This story makes me remember that I had heard a fun fact a long time ago that many people have never actually seen the colour "violet" which is a single wavelength of visible light. Because there are very few things that reflect only this wavelength in reality. The purple colour we see is formed from a mixture of red and blue, whether it's something in nature, screen displaying or printing. I was so intrigued that I bought a 405nm laser torch and invited some friends to a home party to ‘See the real violet’. That single wavelength of purple really made a different experience, and with good friends, we had a great day.
The olo experiment was very interesting, and it told me that today we even have the technology to stimulate a single cone cell one by one in time.
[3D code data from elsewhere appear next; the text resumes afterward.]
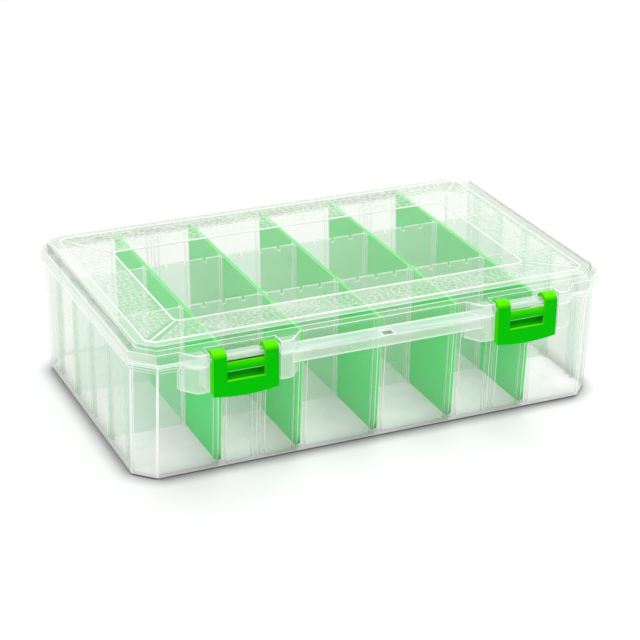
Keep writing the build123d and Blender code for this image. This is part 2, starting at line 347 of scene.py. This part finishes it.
# clear plastic without refraction: a tinted see-through part mixed with the moulded surface by
# cover, which grows towards glancing angles and wanders with the haze
def makePlastic(name):
    colour, tint, headOn, edgeOn, roughness = plastics[name]
    material, shader = newMaterial(name)
    tree = material.node_tree
    paler = tuple(min(1.0, c * clearFinish["paler"]) for c in colour)
    placeMould(material, shader, colour, paler, roughness, clearFinish["bump"])
    path = tree.nodes.new("ShaderNodeLightPath")
    incoming = mathOf(tree, "MAXIMUM", path.outputs["Is Shadow Ray"], path.outputs["Is Diffuse Ray"])
    weight = tree.nodes.new("ShaderNodeLayerWeight")
    weight.inputs["Blend"].default_value = clearFinish["blend"]
    facing = weight.outputs["Facing"]
    place = tree.nodes.new("ShaderNodeTexCoord").outputs["Object"]
    through = 0 if name == "footPlastic" else clearFinish["lightThrough"]
    glancing = tuple(c ** clearFinish["glancing"] for c in tint)
    seen = mixOf(tree, facing, (*tint, 1), (*glancing, 1))
    arriving = arrivingTint(tree, name, tint, through, place)
    clear = tree.nodes.new("ShaderNodeBsdfTransparent")
    tree.links.new(mixOf(tree, incoming, seen, arriving), clear.inputs["Color"])
    haze = tree.nodes.new("ShaderNodeTexNoise")
    haze.inputs["Scale"].default_value = clearFinish["hazeSize"]
    tree.links.new(place, haze.inputs["Vector"])
    spread = rangeOf(tree, haze.outputs["Fac"], *clearFinish["hazeRange"])
    hazy = multiply(tree, rangeOf(tree, facing, headOn, edgeOn), spread)
    if name == "pebblePlastic":
        hazy = addGrooveHighlight(tree, hazy)
    share = multiply(tree, hazy, rangeOf(tree, incoming, 1.0, 1 - through))
    both = tree.nodes.new("ShaderNodeMixShader")
    tree.links.new(share, both.inputs["Fac"])
    tree.links.new(clear.outputs["BSDF"], both.inputs[1])
    tree.links.new(shader.outputs["BSDF"], both.inputs[2])
    tree.links.new(both.outputs["Shader"], tree.nodes["Material Output"].inputs["Surface"])
    return material


# solid green: its tones go paler on faces turned to the sky, a painted highlight, it has a painted glow, and
# paler still for light it passes on
def makeSolid(name):
    colour, light, paintedGlow, specular = solids[name]
    material, shader = newMaterial(name)
    tree = material.node_tree
    shader.inputs["Specular IOR Level"].default_value = specular
    # painted glow: the greens give off light of their own, standing in for light that soaks through them
    shader.inputs["Emission Strength"].default_value = paintedGlow
    deeper = tuple(c * solidFinish["deeper"] for c in colour)
    tones = placeMould(material, shader, deeper, colour, solidFinish["roughness"], solidFinish["bump"])
    # painted highlight: faces turned to the sky go towards the paler colour
    skyHighlightShare = tree.nodes.new("ShaderNodeAttribute")
    skyHighlightShare.attribute_name = "paintedSkyHighlight"
    lit = mixOf(tree, skyHighlightShare.outputs["Fac"], tones, (*light, 1))
    path = tree.nodes.new("ShaderNodeLightPath")
    share = mathOf(tree, "MULTIPLY", path.outputs["Is Diffuse Ray"], solidFinish["bounceShare"])
    passed = mixOf(tree, share, lit, (*solidFinish["bounceColour"], 1))
    tree.links.new(passed, shader.inputs["Base Color"])
    tree.links.new(passed, shader.inputs["Emission Color"])
    return material


# steel of the hinge pins
pinFinish = {
    "colour": (0.55, 0.56, 0.58),
    "polished": (0.75, 0.76, 0.78),
    "roughness": 0.28,
    "bump": 0.1,
}


def makeSteel():
    material, shader = newMaterial("pinSteel")
    shader.inputs["Metallic"].default_value = 1.0
    colours = (pinFinish["colour"], pinFinish["polished"])
    placeMould(material, shader, *colours, pinFinish["roughness"], pinFinish["bump"])
    return material


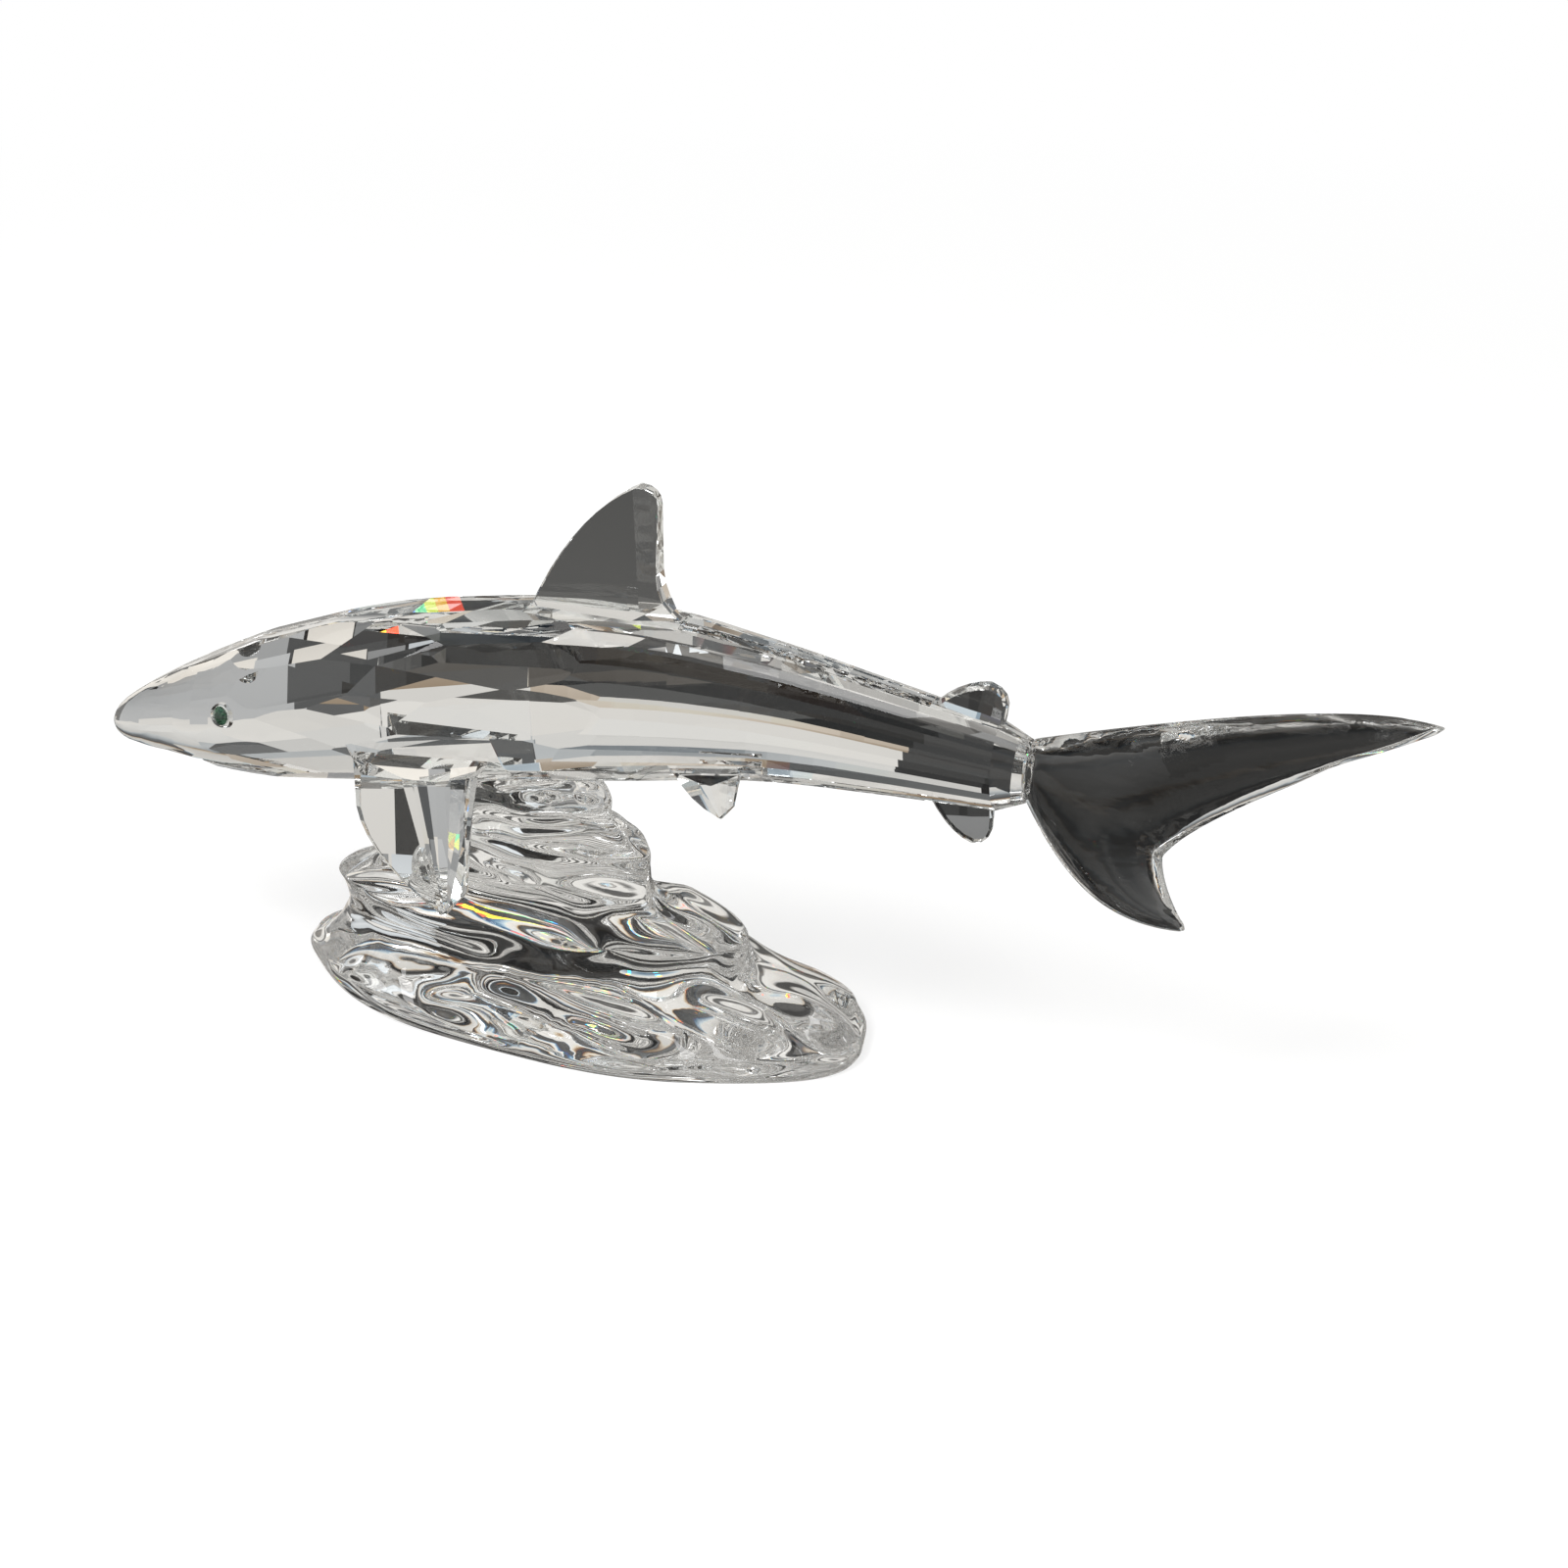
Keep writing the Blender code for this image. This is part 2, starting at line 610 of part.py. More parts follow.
def make_pelvics(body, material):
    """The two small wedges under the belly."""
    root, length, half = PELVIC_ROOT, PELVIC_LENGTH, PELVIC_HALF
    tip = Vector((PELVIC_TIP_X, length))
    sink = -length * 0.5
    leading = bend(Vector((0, 0)), Vector((0.20 * root, 0.62 * length)), tip, 4)
    trailing = [Vector((0.92 * root, 0.72 * length)), Vector((0.96 * root, 0.3 * length))]
    start, foot = [Vector((0, sink))], [Vector((root, 0)), Vector((root, sink))]
    bm = bmesh.new()
    plate(bm, start + leading + trailing + foot, half * 1.1)
    profile = (
        (0.0, 0.45 * half),
        (0.30 * root, 0.85 * half),
        (0.55 * root, half),
        (0.78 * root, 0.66 * half),
        (root, 0.35 * half),
    )
    fan_facets(bm, profile, tip * 1.05, PELVIC_TIP_HALF)
    mount_pair(
        bm, body, material, "pelvic_fin", PELVIC_X, root, PELVIC_SEAT_DEGREES,
        PELVIC_SPLAY_DEGREES, PELVIC_SEAT_DEPTH, half, PELVIC_SHOULDER_RISE,
    )


def mount_pair(bm, body, material, name, x, root, seat_degrees, splay_degrees, depth, half, rise):
    """Puts a fin on the left flank and its mirror image on the right.

    The fin hangs down, splayed outwards. Its root is cut to the seat on the body, and a facet
    slopes up to the flank from its shoulder.
    """
    seat = seat_frame(x, x + root, seat_degrees, depth)
    along = seat.col[0].to_3d()
    splay = math.radians(splay_degrees)
    down = Vector((0, -math.sin(splay), -math.cos(splay)))
    out = (down - along * down.dot(along)).normalized()
    turn = Matrix((along, out.cross(along), out)).transposed().to_4x4()
    place = Matrix.Translation(seat.translation) @ turn
    bmesh.ops.transform(bm, matrix=place, verts=bm.verts)
    facing = seat.col[2].to_3d()
    grind(bm, seat.translation + facing * GLUE_GAP, -facing)
    shoulder = place @ Vector((0, half * SHOULDER_START, -rise))
    tilt = math.radians(SHOULDER_DEGREES)
    grind(bm, shoulder, Vector((0, -math.sin(tilt), math.cos(tilt))))
    for side, suffix in ((-1, "_left"), (1, "_right")):
        shape = bm.copy() if side < 0 else mirrored(bm)
        frame = seat_frame(x, x + root, seat_degrees, depth, side)
        cut_seat(body, name + suffix + "_seat", frame, root, half * 2.4)
        add_piece(name + suffix, shape, material)
    bm.free()


def make_eyes(body, material):
    """Round domed stones in sockets on both sides of the head."""
    for side, suffix in ((-1, "_left"), (1, "_right")):
        normal = body_normal(EYE_X, EYE_DEGREES, side)
        surface = body_point(EYE_X, EYE_DEGREES, side) - normal * EYE_SINK
        turn = normal.to_track_quat("Z", "Y").to_matrix().to_4x4()
        place = Matrix.Translation(surface) @ turn
        socket = bmesh.new()
        depth = EYE_SEAT_DEPTH + GLUE_GAP
        bmesh.ops.create_cone(
            socket, cap_ends=True, segments=EYE_SIDES, radius1=EYE_RADIUS + GLUE_GAP,
            radius2=EYE_RADIUS + GLUE_GAP, depth=2 * depth, matrix=place,
        )
        add_cutter("eye_socket" + suffix, socket, body)
        stone = bmesh.new()
        profile = (
            (0.55, -EYE_SEAT_DEPTH),
            (1.0, 0.0),
            (0.86, EYE_DOME * 0.45),
            (0.48, EYE_DOME * 0.92),
            (0.22, EYE_DOME),
        )
        rows = []
        for share, height in profile:
            ring = []
            for i in range(EYE_SIDES):
                turned = 2 * math.pi * i / EYE_SIDES
                radius = EYE_RADIUS * share
                ring.append(Vector((radius * math.cos(turned), radius * math.sin(turned), height)))
            rows.append(ring)
        skin(stone, rows, closed=True)
        bmesh.ops.holes_fill(stone, edges=stone.edges, sides=0)
        bmesh.ops.transform(stone, matrix=place, verts=stone.verts)
        add_piece("eye" + suffix, stone, material, sharp_degrees=35.0)


def tail_point(reach, height):
    """Point in the tail's own plane, from its reach behind the stalk and its height."""
    return Vector((STALK_END_X + GLUE_GAP + reach, height))


def tail_outline_and_spine():
    """Pairs of points round the tail, one on the rim and one on the spine of its lobe.

    The half thickness at the spine comes third.
    """
    hub, fork = tail_point(*TAIL_HUB), tail_point(*TAIL_FORK)
    root_top = tail_point(0, TAIL_CENTRE_Z + TAIL_ROOT_HALF_HEIGHT)
    root_bottom = tail_point(0, TAIL_CENTRE_Z - TAIL_ROOT_HALF_HEIGHT)
    root_mid = tail_point(0, TAIL_CENTRE_Z)
    upper_tip, lower_tip = tail_point(*TAIL_UPPER_TIP), tail_point(*TAIL_LOWER_TIP)
    upper_count = TAIL_ROOT_STEPS + TAIL_UPPER_STEPS
    lower_count = TAIL_ROOT_STEPS + TAIL_LOWER_STEPS

    top = bend(root_top, tail_point(*TAIL_TOP_PULL), upper_tip, upper_count)
    back = bend(upper_tip, tail_point(*TAIL_BACK_PULL), fork, TAIL_UPPER_STEPS)
    for point in back:
        away = (point.x - tail_point(TAIL_NOTCH_REACH, 0).x) / TAIL_NOTCH_WIDTH
        point.y += TAIL_NOTCH_DEPTH * math.exp(-away * away)
    rear = bend(fork, tail_point(*TAIL_REAR_PULL), lower_tip, TAIL_LOWER_STEPS)
    under = bend(lower_tip, tail_point(*TAIL_UNDER_PULL), root_bottom, lower_count)
    rim = top + back[1:] + rear[1:] + under[1:]

    stem = bend(root_mid, (root_mid + hub) / 2, hub, TAIL_ROOT_STEPS)
    upper_end = upper_tip.lerp(hub, TAIL_UPPER_SPINE_SETBACK)
    lower_end = lower_tip.lerp(hub, TAIL_LOWER_SPINE_SETBACK)
    upper = bend(hub, tail_point(*TAIL_UPPER_SPINE_PULL), upper_end, TAIL_UPPER_STEPS)
    lower = bend(hub, tail_point(*TAIL_LOWER_SPINE_PULL), lower_end, TAIL_LOWER_STEPS)
    spine = stem + upper[1:] + upper[-2::-1] + lower[1:] + lower[-2::-1] + stem[-2::-1]

    stem_half = fade(TAIL_ROOT_HALF_WIDTH, TAIL_HUB_HALF_WIDTH, TAIL_ROOT_STEPS)
    upper_half = fade(TAIL_HUB_HALF_WIDTH, TAIL_TIP_HALF_WIDTH, TAIL_UPPER_STEPS)
    lower_half = fade(TAIL_HUB_HALF_WIDTH, TAIL_TIP_HALF_WIDTH, TAIL_LOWER_STEPS)
    halves = stem_half + upper_half[1:] + upper_half[-2::-1]
    halves += lower_half[1:] + lower_half[-2::-1] + stem_half[-2::-1]
    return rim, spine, halves


def fade(start, end, steps):
    """Values that go evenly from start to end."""
    return [start + (end - start) * i / steps for i in range(steps + 1)]


def make_tail(material):
    """Moulded tail: from its rim the surface swells to the spine of each lobe, on both sides."""
    rim, spine, halves = tail_outline_and_spine()
    bm = bmesh.new()
    for side in (-1, 1):
        rows = []
        for j in range(TAIL_ROWS + 1):
            angle = math.pi / 2 * j / TAIL_ROWS
            inward, swell = 1 - math.cos(angle), math.sin(angle)
            row = []
            for edge, middle, half in zip(rim, spine, halves):
                place = edge.lerp(middle, inward)
                row.append(Vector((place.x, side * half * swell, place.y)))
            rows.append(row)
        skin(bm, rows, closed=False)
    bmesh.ops.remove_doubles(bm, verts=bm.verts, dist=0.00001)
    bmesh.ops.dissolve_degenerate(bm, edges=bm.edges, dist=0.00001)
    bmesh.ops.holes_fill(bm, edges=bm.edges, sides=0)
    return add_piece("tail_fin", bm, material, sharp_degrees=50.0)


def under_body(x, y):
    """Height of the body's underside above a point, a glue gap below it."""
    centre, half_height, half_width = body_section(x)
    aside = min(1.0, abs(y) / (half_width + GLUE_GAP))
    return centre - half_height * math.sqrt(1 - aside * aside) - GLUE_GAP


def base_point(step, around):
    """Point of the wave base, so many sections up and so far round.

    Ripples run level round the walls, folds wander in and out, and swells lift the terraces.
    """
    stations = [(i, *section) for i, section in enumerate(BASE_SECTIONS)]
    centre_x, centre_y, half_length, half_depth, height = through(stations, step)
    inner = step / (len(BASE_SECTIONS) - 1)
    out = Vector((half_length * math.cos(around), half_depth * math.sin(around), 0))
    lobes = 1 + sum(share * math.cos(count * around + phase) for count, share, phase in BASE_LOBES)
    out = Matrix.Rotation(math.radians(BASE_TURN_DEGREES) * (1 - inner), 3, "Z") @ (out * lobes)
    point = Vector((centre_x, centre_y, height)) + out
    if step > 0:
        fold = noise.noise(point / FOLD_PITCH + Vector((0, 0, FOLD_LEAN * height / FOLD_PITCH)))
        phase = height / RIPPLE_PITCH + 0.5 * noise.noise(point / SWELL_PITCH)
        push = FOLD_DEPTH * fold + RIPPLE_DEPTH * math.sin(2 * math.pi * phase)
        swell = noise.noise(Vector((point.x, point.y * SWELL_SQUEEZE, 0)) / SWELL_PITCH)
        fade_in = min(1.0, height / BASE_SECTIONS[CALM_SECTION][-1])
        point += out.normalized() * push * fade_in
        point.z += SWELL_HEIGHT * swell * fade_in
    point.z = min(point.z, under_body(point.x, point.y))
    return point


def make_base(material):
    """Stacked waves on an oval foot, with a crest shaped to the belly."""
    rows = []
    for i in range(BASE_STEPS + 1):
        step = (len(BASE_SECTIONS) - 1) * i / BASE_STEPS
        turns = [2 * math.pi * spoke / BASE_SPOKES for spoke in range(BASE_SPOKES)]
        rows.append([base_point(step, around) for around in turns])
    bm = bmesh.new()
    skin(bm, rows, closed=True)
    bmesh.ops.holes_fill(bm, edges=bm.edges, sides=0)
    return add_piece("wave_base", bm, material, sharp_degrees=80.0)


def main():
    """Builds the figurine in an empty scene."""
    for thing in list(bpy.data.objects):
        bpy.data.objects.remove(thing)
    clear = crystal("clear_crystal", (0.93, 0.94, 0.94))
    fin_clear = crystal("fin_crystal", (0.90, 0.91, 0.91))
    tail_clear = crystal("tail_crystal", (0.88, 0.89, 0.89))
    base_clear = crystal("base_crystal", (0.91, 0.93, 0.93))
    stone = crystal("eye_stone", (0.01, 0.05, 0.03), roughness=0.05, transmission=0.0)
    body = make_body(clear)
    make_dorsal(body, fin_clear)
    make_stalk_fins(body, fin_clear)
    make_pectorals(body, fin_clear)
    make_pelvics(body, fin_clear)
    make_eyes(body, stone)
    make_tail(tail_clear)
    make_base(base_clear)


main()
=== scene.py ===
"""Dressed model of a cut-crystal shark on a moulded glass wave.

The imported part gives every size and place. The ground pieces keep its facets and get crisp
polished edges, the tail and the base are made finer and get their ripples, and the finishes,
the light and the camera follow. Units are metres.
"""

from __future__ import annotations

import logging
import math
from dataclasses import dataclass, field
from enum import Enum
from typing import Any

import bmesh
import bpy
from mathutils import Matrix, Vector, noise


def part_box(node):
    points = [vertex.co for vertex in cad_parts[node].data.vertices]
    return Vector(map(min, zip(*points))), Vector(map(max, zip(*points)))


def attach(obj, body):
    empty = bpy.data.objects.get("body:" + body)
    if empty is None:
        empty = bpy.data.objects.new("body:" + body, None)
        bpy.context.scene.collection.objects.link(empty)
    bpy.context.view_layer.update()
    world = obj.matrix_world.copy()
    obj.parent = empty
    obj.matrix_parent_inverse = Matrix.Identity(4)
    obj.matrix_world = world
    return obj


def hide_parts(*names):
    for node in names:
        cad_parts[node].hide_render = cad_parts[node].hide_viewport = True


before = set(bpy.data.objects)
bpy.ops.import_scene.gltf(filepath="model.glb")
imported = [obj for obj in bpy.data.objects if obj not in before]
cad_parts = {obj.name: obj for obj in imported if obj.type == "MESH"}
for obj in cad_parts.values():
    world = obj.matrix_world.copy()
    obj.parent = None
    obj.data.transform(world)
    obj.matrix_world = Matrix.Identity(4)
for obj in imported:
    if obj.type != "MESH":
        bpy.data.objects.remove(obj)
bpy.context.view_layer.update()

log = logging.getLogger("crystal_shark")

MM = 0.001
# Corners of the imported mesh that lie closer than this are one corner.
WELD = 0.002 * MM
# Triangles that differ by less than this, and make a square enough face, are paired.
PAIR_ANGLE = math.radians(60.0)


class Polish(Enum):
    """How the surface of a piece was finished."""

    GROUND = "flat where a face is one ground plane"
    MOULDED = "smooth all over"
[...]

I know that we can't accurately display the olo on screen right now, which also prevents any of these articles from actually containing a picture of the olo. I think it's very close to #00FFEE, and I'm making it the colour of my Hacker News's top bar.
This is really fascinating to me. I'm amazed they're able to image the cells of the eye with sufficient resolution and speed to achieve this. From the paper, "and targeting 10^5 visible-wavelength laser microdoses per second to each cone cell.".
If I understand correctly, they first use one type of spectroscopy (AO-OCT) to image the eye and build a map classifying the type of cells, and then use AO-SLO to find the positions of cells in real time. I assume that AO-OCT can't image at a sufficient rate for the second part (or they would just use one type?) so they need to first build this classification map, and then use it to match the position of cells to their type (e g., by overlaying the positions of cells with the classifications and making them line up).
The Guardian's article on this[1] includes a quote from an eminent colour expert at City:
> The claim left one expert bemused. “It is not a new colour,” said John Barbur, a vision scientist at City St George’s, University of London. “It’s a more saturated green that can only be produced in a subject with normal red-green chromatic mechanism when the only input comes from M cones.” The work, he said, had “limited value”.
[1] https://www.theguardian.com/science/2025/apr/18/scientists-c...
> Five subjects were recruited for this experiment ... Subjects 10001R, 10003L, and 20205R are coauthors on the paper and were blinded to the test conditions but were aware of the purposes of the study. The other two subjects were members of the participating lab at the University of Washington but were naive to the purposes of the study.
Is it normal for the authors to experiment on themselves and their colleagues like this? Or did they not like the idea of laser-stimulating the photoreceptors of random strangers?
There is a theory that specific shades of colors are difficult to recognize or differentiate unless you name them. I wonder how unique these 100% saturated colors would look without context compared to other colors.
What is meant by population scale in this context?
Very Snow Crash, maybe. If I recall, the cyberdecks in that story used lasers to draw on the user's retinas, rather than an HMD.
Very cool!
It would be cooler still if this technique could be used for future VR technology, creating full immersion by targeting all photoreceptors individually. But unfortunately... the optics of the eye does not actually allow individual cones to be fully isolated, as the spot size would be below the diffraction limit. They discuss this in Fig. 2 and the first section of the results.
Even with a wide-open pupil and perfect adaptive optics, there would be 19% bleedover to nearby cells in high-density areas, while what they achieve in practice is 67% bleedover in a lower-density (off-center) area. This is enough to produce new effects in color perception, but not enough to draw crisp color images on the retina. :(
There's another ongoing thread about this paper,
https://news.ycombinator.com/item?id=43736005 ("Scientists claim to have found colour no one has seen before (theguardian.com)" — 27 comments)
I wonder if hallucinogens or other altered mental states can produce this effect, by inducing these sorts of internal signals that can't be created by input through the normal channels.
As a colorblind person, I look forward to you normies arguing over whether a dress is green or “super green.”
it should be called octarine, since it was brought forth by the magic of science!
My shitpost is that they're lucky they didn't trigger a buffer overflow :-) but really, it doesn't seem completely out of question to me that it's possible that some unintended and serious consequence could occur from your brain receiving some stimulus that it doesn't naturally receive. I guess maybe there's no biological analog, but obviously bad things can happen in circuits, computers, etc., when this happens.
This breakthrough in visual perception feels like a glimpse into a future where our senses are no longer limited by biology. It’s the kind of innovation that reminds me why we pursue science—not just for answers, but for the questions it raises.
There are a bunch of "weird" colors that we don't see naturally. Wikipedia has a page on them: https://en.wikipedia.org/wiki/Impossible_color
Some can be created at home without any special equipment. For example, you can't mix red and green and create a "redgreen," but if you cross your eyes and have one eye see red and the other see green, you might see a new color you haven't seen before.
I also see weird colors in displays with a high frame rate that cycle between colors quickly. And at one point, I had a laser shot in my eye, which destroyed part of my vision. Initially, in that spot, I saw a weird iridescent silver-greenish color I had never seen before. Although that was pretty cool, I wouldn't recommend repeating this involuntary experiment just to see that color.